The Cemaat üyesi genç bir savcıya açtırdığı Şemdinli davası ile Genelkurmay Başkanı hakkında çeteleşme kanaati oluşturan,
Emniyet Genel Müdürlüğü içinde oluşturduğu kadrolaşma ile ülkenin ve halkın güvenliği konusunda artık bir tehdit olan,
insanlarin özel hayatları hakkında istihbarat toplayıp, The Cemaat'e karşı olan kişi ve kurumları dinleyip, sanal ortamda bir dezenformasyon şebekesine dönüşen,
The Hocaefendi'nin davasının düşmesi talebine karşı gelen Cumhuriyet Savcısının özel konuşmalarını Emniyet İstihbaratındaki tosuncukları vasıtası ile dinleyip sanal aleme koyup kıral benim diyen,
Hükümet ile Asker'i karşı karşıya getirmeye çalışan,
Orta Asya'da açtığı okullar için Büyük Britanya İmparatorluğu'ndan İngiliz Kültürüne yaptığı hizmetlerden dolayı ödül alan,
Demokrasi ve diyalogtan bahsedip Mehmet Ali Birand'in 32'inci Gün programını yasaklattıran the Cemaat;
Demokrasi, İslam, bağımsızlık, fikir özgürlüğü, özel yaşam, laiklik ve milliyetçilik gibi kavramların ötesinde,
Anadolu halkının varlığı için de artık bir tehdit oluşturmaktadır.
Bu tehdit arkasına aldığı Amerikan Emperyalizmi ile kendisini daha güçlü görerek saldırganlaşan, Anadolu halkını yutmak isteyen bir canavarın hikayesidir.
The Economist dergisinin 10 Mart tarihli sayısında yeni peygamber olarak tanımladığı The Hocaefendi'nin The Cemaat'i artık kendi kontrolünün ötesinde çok bilinmeyenli bir denklem de karanlık bir limana doğru yol almaktadır.

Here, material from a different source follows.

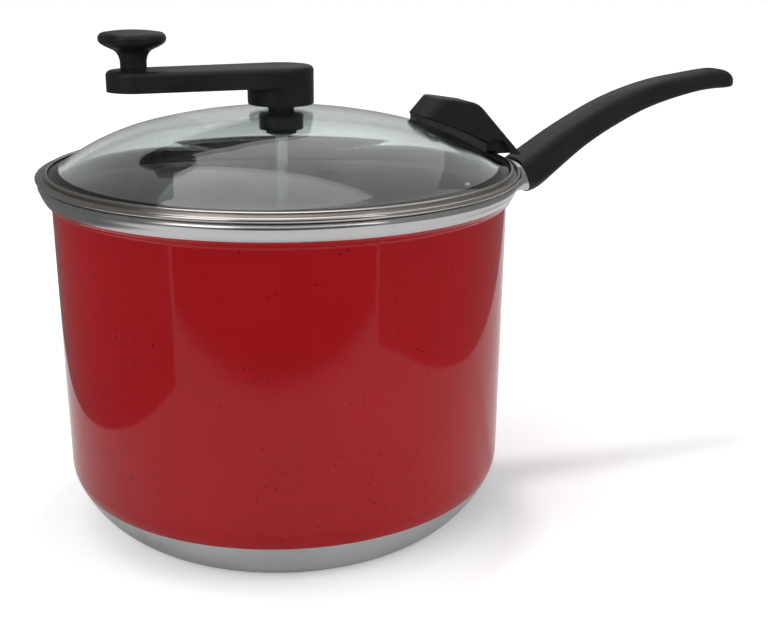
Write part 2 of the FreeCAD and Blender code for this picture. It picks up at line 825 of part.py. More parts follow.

Karargah Türkiye değil, Washington'daki savaş çetesinin merkezi olan American Enterprise Enstitüsü'nün alt katı yapılmıştır.
Yazının başlığını hayal ürünü bir yazı olarak koymuştuk, evet anlatılanlar tamamen bir hayal ürünüdür, umut ederiz ki bu rüyadan bir an önce uyanmak dileğiyle.
Haksız bir biçimde gözaltına alınan değerli dost Adnan Akfırat, Serhan Bolluk, değerli yurtsever Doğu Perinçek, İlhan Selçuk ve Kemal Alemdaroğlu beylere geçmiş olsun diyorum.